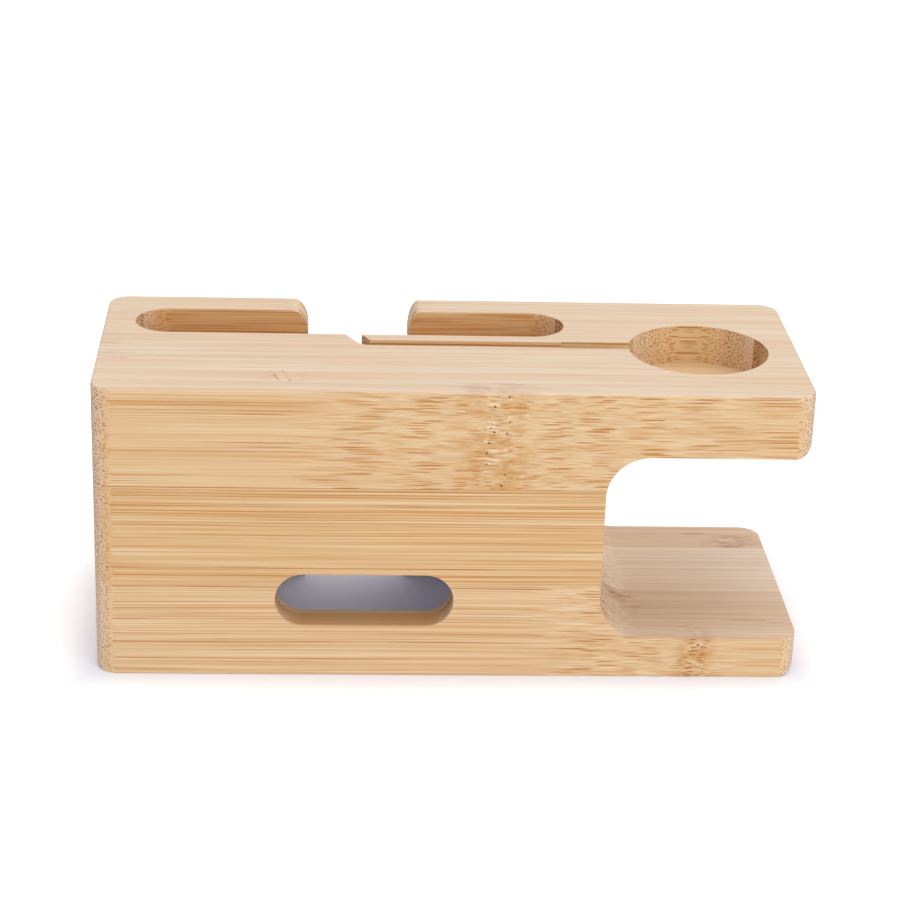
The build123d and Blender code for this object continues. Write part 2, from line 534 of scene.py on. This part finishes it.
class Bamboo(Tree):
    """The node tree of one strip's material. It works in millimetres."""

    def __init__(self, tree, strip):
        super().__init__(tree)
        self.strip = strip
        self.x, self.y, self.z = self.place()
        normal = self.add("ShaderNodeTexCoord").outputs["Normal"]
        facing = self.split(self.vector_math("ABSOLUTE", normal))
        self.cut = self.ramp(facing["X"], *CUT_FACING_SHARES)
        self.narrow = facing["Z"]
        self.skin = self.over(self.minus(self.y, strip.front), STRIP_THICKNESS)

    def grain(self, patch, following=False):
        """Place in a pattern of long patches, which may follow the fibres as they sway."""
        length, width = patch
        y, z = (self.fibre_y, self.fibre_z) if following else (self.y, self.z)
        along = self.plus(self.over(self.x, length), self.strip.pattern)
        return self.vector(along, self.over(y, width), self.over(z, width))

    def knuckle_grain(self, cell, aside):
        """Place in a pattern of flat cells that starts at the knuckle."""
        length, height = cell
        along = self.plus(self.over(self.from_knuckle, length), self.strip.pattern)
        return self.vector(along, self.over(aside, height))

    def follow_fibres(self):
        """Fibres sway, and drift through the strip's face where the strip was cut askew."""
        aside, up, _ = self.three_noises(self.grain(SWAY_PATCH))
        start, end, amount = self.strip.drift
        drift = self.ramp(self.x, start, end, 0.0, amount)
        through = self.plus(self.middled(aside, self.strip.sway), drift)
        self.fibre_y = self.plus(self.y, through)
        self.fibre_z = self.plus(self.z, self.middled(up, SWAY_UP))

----

# [OBJECTIVE]
Beginning at the top of the data, extract each line through the line containing "width), self.over(z, width))" and return those lines exactly, with nothing added.

# [COMPLETE ANSWER]
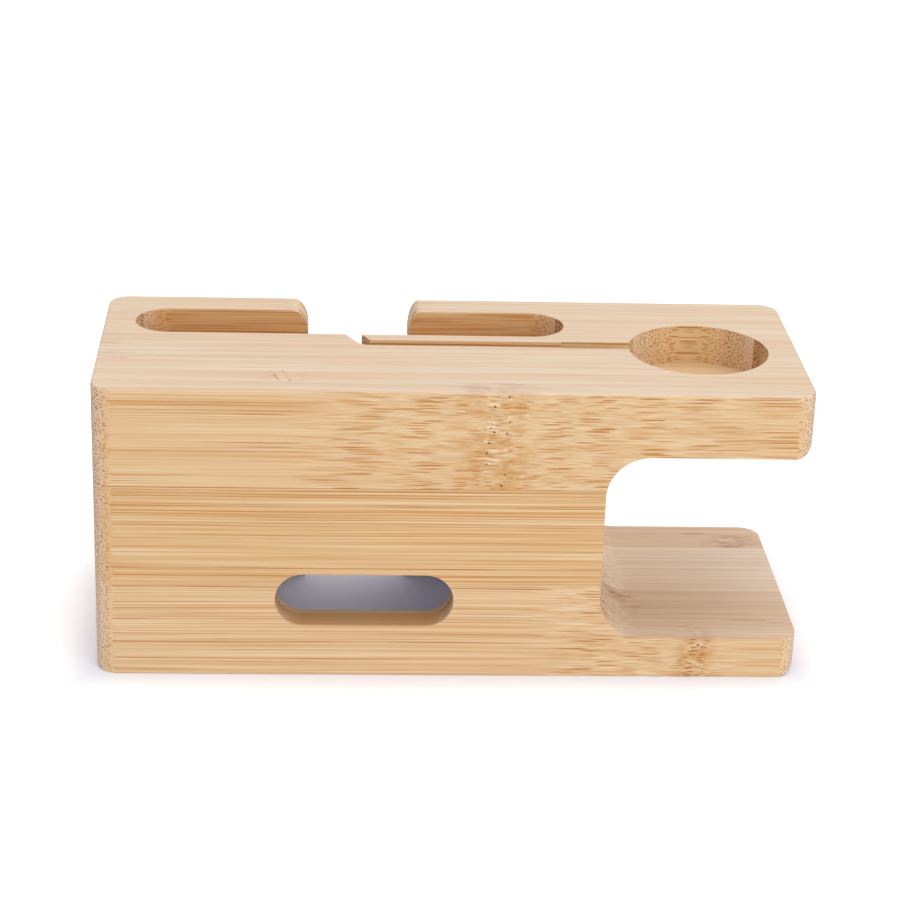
The build123d and Blender code for this object continues. Write part 2, from line 534 of scene.py on. This part finishes it.
class Bamboo(Tree):
    """The node tree of one strip's material. It works in millimetres."""

    def __init__(self, tree, strip):
        super().__init__(tree)
        self.strip = strip
        self.x, self.y, self.z = self.place()
        normal = self.add("ShaderNodeTexCoord").outputs["Normal"]
        facing = self.split(self.vector_math("ABSOLUTE", normal))
        self.cut = self.ramp(facing["X"], *CUT_FACING_SHARES)
        self.narrow = facing["Z"]
        self.skin = self.over(self.minus(self.y, strip.front), STRIP_THICKNESS)

    def grain(self, patch, following=False):
        """Place in a pattern of long patches, which may follow the fibres as they sway."""
        length, width = patch
        y, z = (self.fibre_y, self.fibre_z) if following else (self.y, self.z)
        along = self.plus(self.over(self.x, length), self.strip.pattern)
        return self.vector(along, self.over(y, width), self.over(z, width))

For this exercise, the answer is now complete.